# Download apk file direcetly from Google Play



## zhong (Aug 1, 2010)

I wish to download apk file direcetly from Google Play to my P.C.

I try to use this website -
apps dot evozi dot com/apk-downloader


to download latest apk file directly from-

play dot google dot com/store/apps/details?id=com dot airmiles&hl=en


What it downloads is not 2.11.0 but 2.10.0 version of Android Airmiles apk app.

So I can't use it to install, since when I install it says I need the latest version.

I was wondering where I could download 2.11.0 version of airmiles app. directly ?

Thanks


----------



## Masterchiefxx17 (Feb 27, 2010)

The APK files of Google Play are owned and controlled by Google, downloading them is illegal unless they are used in association with a Google Android device.


----------



## zhong (Aug 1, 2010)

Masterchiefxx17 said:


> The APK files of Google Play are owned and controlled by Google, downloading them is illegal unless they are used in association with a Google Android device.

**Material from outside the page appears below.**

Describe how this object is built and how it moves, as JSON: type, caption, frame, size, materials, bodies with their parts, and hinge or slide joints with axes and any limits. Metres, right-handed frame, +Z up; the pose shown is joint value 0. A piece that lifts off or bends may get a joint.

Many of apps. I am downloading are free apps.

What about same apps. hosted by Google Play and which are also hosted on 1mobile and amazon.ca ? Are those sites illegal in hosting them ?
They have their own app. to download the apk files.

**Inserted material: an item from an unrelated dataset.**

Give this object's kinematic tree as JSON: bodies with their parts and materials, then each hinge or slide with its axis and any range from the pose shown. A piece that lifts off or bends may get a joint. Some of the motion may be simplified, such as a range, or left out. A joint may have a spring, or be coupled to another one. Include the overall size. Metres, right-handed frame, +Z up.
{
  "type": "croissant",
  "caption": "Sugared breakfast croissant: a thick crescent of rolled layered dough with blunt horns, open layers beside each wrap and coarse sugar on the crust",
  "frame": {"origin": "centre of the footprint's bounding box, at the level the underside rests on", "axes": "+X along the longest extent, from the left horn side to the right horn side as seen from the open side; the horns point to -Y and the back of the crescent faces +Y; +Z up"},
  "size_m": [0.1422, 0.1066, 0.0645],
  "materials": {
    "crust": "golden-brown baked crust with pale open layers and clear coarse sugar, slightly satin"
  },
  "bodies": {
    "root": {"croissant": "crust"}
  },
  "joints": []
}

Not all Tablets or Phones have Google PLay app. store on them.
Therefore not a Google Android device by your defintion.
In fact the earlier Next Book Tablets I use to have don't use Google PLay store app. to download apk files. So are you saying that the earlier Next Book Tablets are illegal since they don't use Google Play to download them and not associated with a Google Android device.?

Thanks


----------



## joeten (Dec 4, 2008)

According to the site it was updated on May 13th https://play.google.com/store/apps/details?id=com.airmiles&hl=en


----------